Whether the CCRB chair is a volunteer position and the responsibilities it entails are disputed: The agency’s website states that members “receive compensation on a per-session basis, though some board members choose to serve pro bono.” Public records show Wiley was paid at a rate of $346 an hour for a total payout of $4498 to chair the CCRB for eight months in 2017 before resigning—equivalent to 13 hours of her time. Whether Wiley also spent significant time working for the CCRB outside of chairing its public meetings is unclear, and the CCRB did not return a request for clarification. Current Chair Frederick Davie was paid $3,150 for his role in chairing the agency in 2020, also at a rate of $346 an hour.

As far as her government work goes, the CCRB position was significantly smaller in its hours and total yearly pay than Wiley’s role as Mayor Bill de Blasio’s counsel, where she made $211,953 for seven months of work in 2016, according to public records.

A former employee of the CCRB who spoke on the condition of anonymity disputed Wiley’s explanation for her departure, as well as her claim that CCRB chair is a full time job or that the chair runs the agency. “The chair definitely does not run the agency, the executive staff does,” the former employee said.
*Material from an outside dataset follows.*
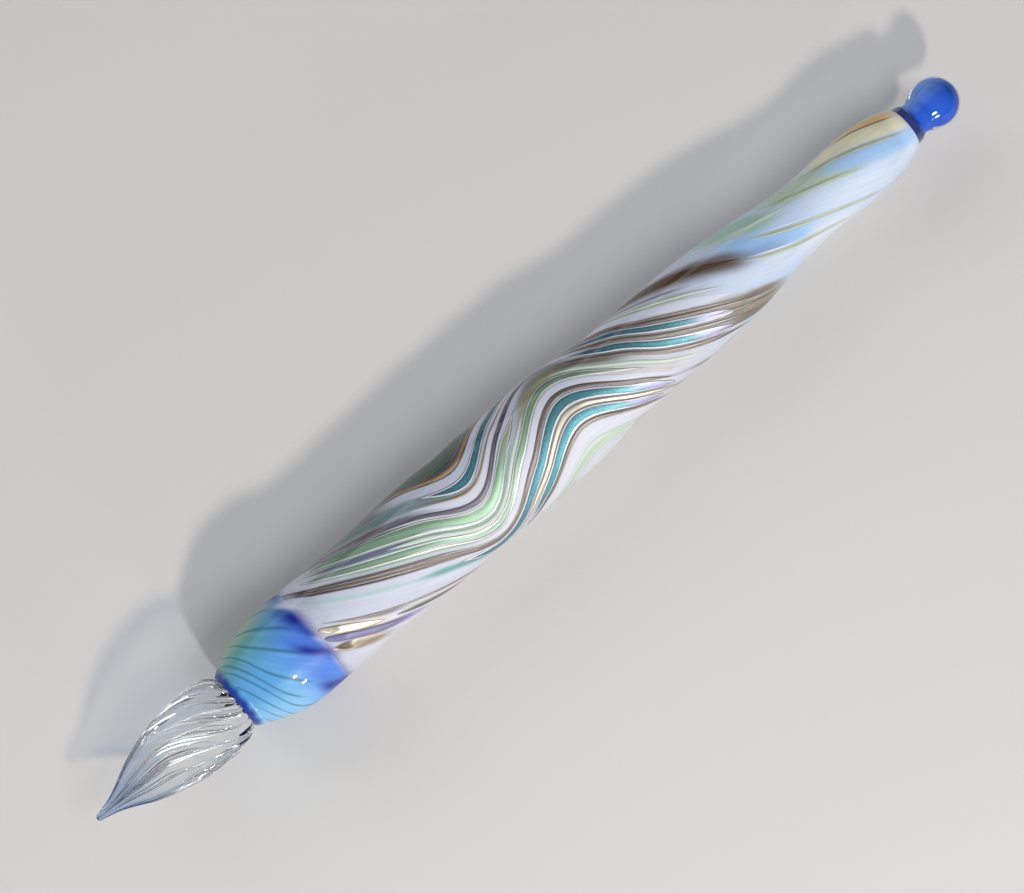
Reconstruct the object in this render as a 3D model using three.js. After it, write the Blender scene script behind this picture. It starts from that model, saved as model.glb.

Wiley also disputed the characterization of her departure from the CCRB as abrupt (four former employees told City Limits she left no transition time when she resigned from the role in 2017.)

“Oh no I mean I gave them some time, no it wasn’t just like I said, ‘I’m out,’” Wiley said, but could not recall how much advance notice she gave. (A former longtime CCRB employee strongly disagreed with Wiley’s characterization. “She left no transition,” they said in an email. “In all my years there, she has been the only chair who came in and said today is my last day.”)

Wiley said the work of the CCRB chair and her positions at the New School were leaving her stretched thin. When asked by City Limits whether the job of New York City mayor would exceed those combined responsibilities, Wiley pushed back.

“That’s an unfair question,” she said. “The mayor’s job is one job. I had three jobs. I was getting paid for two jobs. It’s a totally different thing.”

Wiley ended the interview to speak with supporters who had lined up to see her. She discussed aspects of her education platform, including increasing the role of parents and teachers in school governance.

“We’re going to fix what’s broken and we will not lose the next generation,” she told the crowd.